Ditto for her time playing violin in the Wheeling Symphony in the early 1940s, “second fiddle” she would say, to her father, a violinist himself in it and a charter member of the symphony.

Mom was the consummate teacher, inside the classroom at Jefferson Union High School where “Senora Hout” taught Spanish, and outside it, where walks with children and grandchildren, for example, were opportunities to explore fauna and flora.

Life was ripe with teaching and learning, learning and teaching.

Though she never learned to drive, she was never without a ride and that made her a punctual passenger. She would stand at the front door, ready and waiting for an appreciated lift to work or elsewhere.

My brother described our mother as tough, sometimes caustic, maybe volatile, a force to be reckoned with and yet tender. She had a repertoire of songs for children with momentary tissue paper feelings. She was a lady. She was someone you would want in your corner.

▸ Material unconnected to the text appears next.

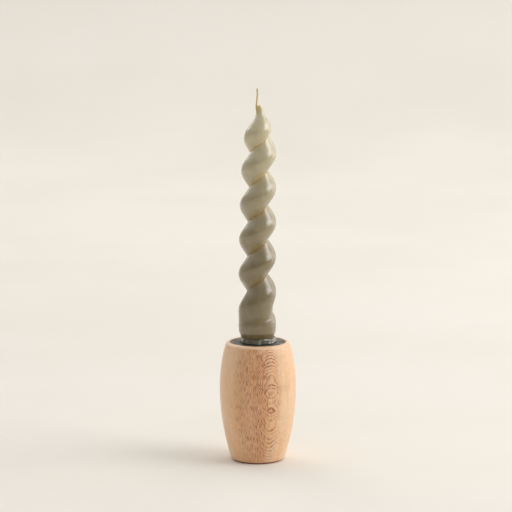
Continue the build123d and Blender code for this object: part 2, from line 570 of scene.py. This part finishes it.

And her life made a difference. “People were richer for having known her. The world was a better place for her having made her pilgrimage through it,” my brother observed.

The last casserole dish returned, the final thank-you card written, wilted flower arrangements discarded, reality is settling in now.

Mom is gone, yes, although she hovers in our hearts.

And we’ll take another ride together soon, one in June when a family celebration will culminate with a proper burial of mom next to dad. It will be a time for more remembrances, a final, formally informal tribute.

We will bid her a fond adieu, but rather than just “adios,” it’ll be “hasta mas tarde” — see you later, Mom, as we anticipate our day of reunion.